In April of 2003, the US attorney in Massachusetts announced the sentencing of Teresa Smith, 25, the perpetrator of the largest Internet auction scheme ever prosecuted to date: Approximately 350 bidders were defrauded of $857,776 in computer equipment purchases. Officials say the dollar amounts of these scams are growing at a blistering rate. Even worse, most victims never recover a dime of their money. Many victims believe the online auction sites should reimburse them but the truth is, online auction sites are fairly powerless once a crime has occurred. Also, many victims never report the crime. Like many things in today’s world, you are responsible for yourself so if you are a victim of this type of crime you need to report it to the proper authorities right away.
10 Ways You Can Protect Your Wallet Before You Make That Next Great Buy at Any Auction Site:
- The Old Cliché, “If It Looks too Good to be True – It Is.” It’s as true today as it was years ago. A too-cheap price probably means just that. Check retail prices at stores or look at price comparison sites for a realistic number. If it’s too cheap or the price is just unbelievable, say goodbye to your cash.

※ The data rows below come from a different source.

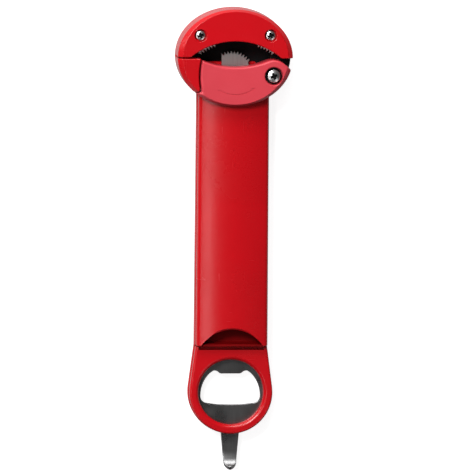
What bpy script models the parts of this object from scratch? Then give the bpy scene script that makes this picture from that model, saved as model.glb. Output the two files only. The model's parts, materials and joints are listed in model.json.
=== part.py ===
"""Hand-held opener for screw caps, crown caps and ring-pull cans, as an assembly of separate pieces.

It lies on its back: X across, Y from the tongue to the head, Z up out of the working side.
The origin is at the middle of its length and width, on the surface that it lies on.
"""

import math

import bmesh
import bpy

MM = 0.001

# Overall sizes
OVERALL_LENGTH = 240.5 * MM
HEAD_WIDTH = 59.8 * MM
HEAD_LENGTH = 50.2 * MM
HEAD_HEIGHT = 22.0 * MM
HANDLE_WIDTH_AT_HEAD = 37.4 * MM
HANDLE_WIDTH_AT_RING = 38.0 * MM
HANDLE_HEIGHT = 17.0 * MM
RING_RADIUS = 22.0 * MM
RING_HEIGHT = 11.5 * MM
RING_HOLE_RADIUS = 16.9 * MM
TONGUE_REACH = 18.5 * MM
HANDLE_TO_RING = 24.3 * MM

# Clearances
GAP = 0.3 * MM
RUNNING = 0.12 * MM
SEAM = 0.7 * MM
SLIT = 0.8 * MM

# Walls and levels above the surface
WALL = 2.2 * MM
SKIRT = 2.0 * MM
HEAD_FLOOR = 3.4 * MM
SLIDE_PLATE_THICKNESS = 1.0 * MM
FRAME_THICKNESS = 5.3 * MM
TOOTH_THICKNESS = 2.0 * MM
COVER_ROOF = 2.4 * MM
TRAY_HEIGHT = 7.0 * MM
RING_BASE = 4.3 * MM
PLATE_THICKNESS = 2.0 * MM
RIM_SIDE = 2.5 * MM
RIM_END = 1.0 * MM
RIM_HEIGHT = 2.2 * MM
RIM_STEPS = 3
BACK_EDGE = 1.2 * MM

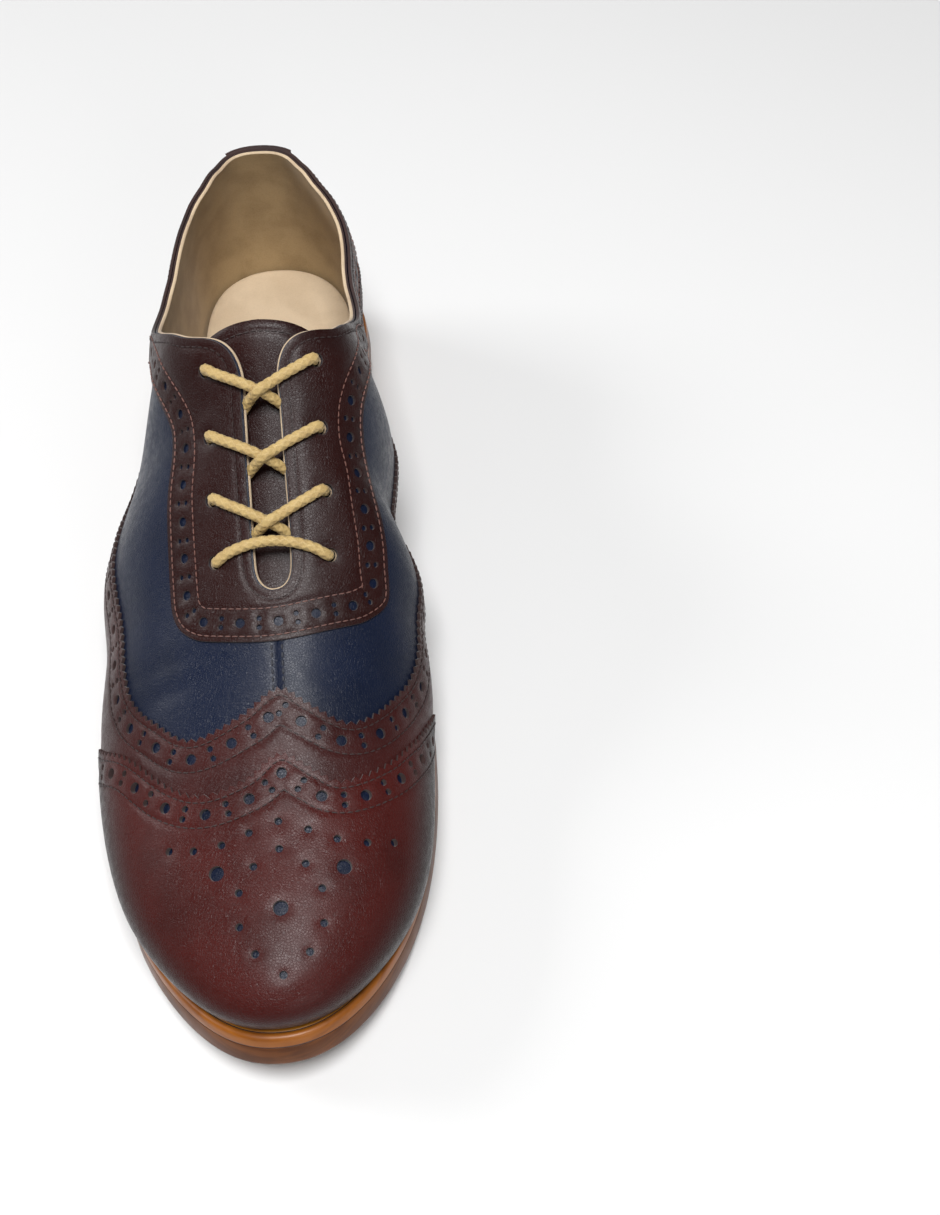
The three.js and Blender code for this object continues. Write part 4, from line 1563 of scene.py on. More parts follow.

- Location of the Item. Many con-artists list an item for sale here in the US, but after you have agreed on a price they reveal that you must wire your money to an overseas location. Dealing with overseas sellers is risky and it can be tough for U.S. Law enforcement to prosecute international cases. Don’t send your money to addresses not listed in the original ad. Chances are you just donated your cash to an individual you will never hear from again.
- Go to This Site for a Better Deal. If a seller tells you that you can save money if you go to this new website……all the red flags should go up in your head. If they lure you away from the original auction site, you are being set up. Websites are put up and taken down quickly. These scams get your money quickly and leave no forwarding address.
- Escrow Watch. Avoid online escrow services that require you to set up accounts with online payment services. Escrow services are in the business of taking money and are equipped to do so. If an online escrow service states that they comply with US Financial and Business Code, you know it’s a phony set up. There is no such code!
- Push Plastic. The safest way to pay is by using your credit card. Most credit card companies provide charge-back protections. Don’t do business with sellers who say they accept credit cards but later tell you that you must use your credit card to do a wire transfer. Wire transfers of this nature have no protection. The con-artist knows this and is literally banking on the fact that you don’t!
- Don’t Give out Personal Information. I know this sounds simple. But you’d be surprised how often you can be tricked into giving out information like your Social Security number, driver’s license, date of birth, etc. Most auction sites don’t need this information to process your credit card. If you are required to give this information out or you’ve been told the auction site will close your account…don’t buy it. You are being set up for identity fraud and could lose thousands of dollars before you’re able to stop the damage.
- Limit Your Exposure. It’s not such a bad idea to get a credit card with a low limit. Use this card only for online purchases and your losses will be limited (perhaps $2,000.00 instead of $15,000.00).
- Beware of a Competitive Bidder. That’s right. Many con artists pay a shill to bid up the price of an item. They want you to pay the highest price possible. This is not so different than a live auction. People find themselves becoming competitive and they keep bidding. Before they know it, they’ve paid double the price they would have if they’d bought the item anywhere else. If you are the highest bidder many auction sites will require you to follow through or you will be barred from bidding on that site again.
- E-mail or Call the Seller Before You Bid. Sounds simple enough. Many times when you call the phone number it’s disconnected or the E-mail comes back undeliverable. Both should be warning signs to you that you are dealing with a con artist. Just picking up the phone and dialing the number to ask questions could save you thousands of dollars.
- Print and Save Everything. Save everything! Print the seller’s identification number, the description of the item you’re purchasing, any e-mail correspondence that went back and forth between you, what you paid for the item and how you paid for it. Save everything concerning the transaction. You may need it if you are indeed a victim.
If you are ever the victim of an online auction house crime report it to the Internet Fraud Complaint Center, www.ic3.gov. Your complaint will be forwarded to the appropriate law enforcement authorities.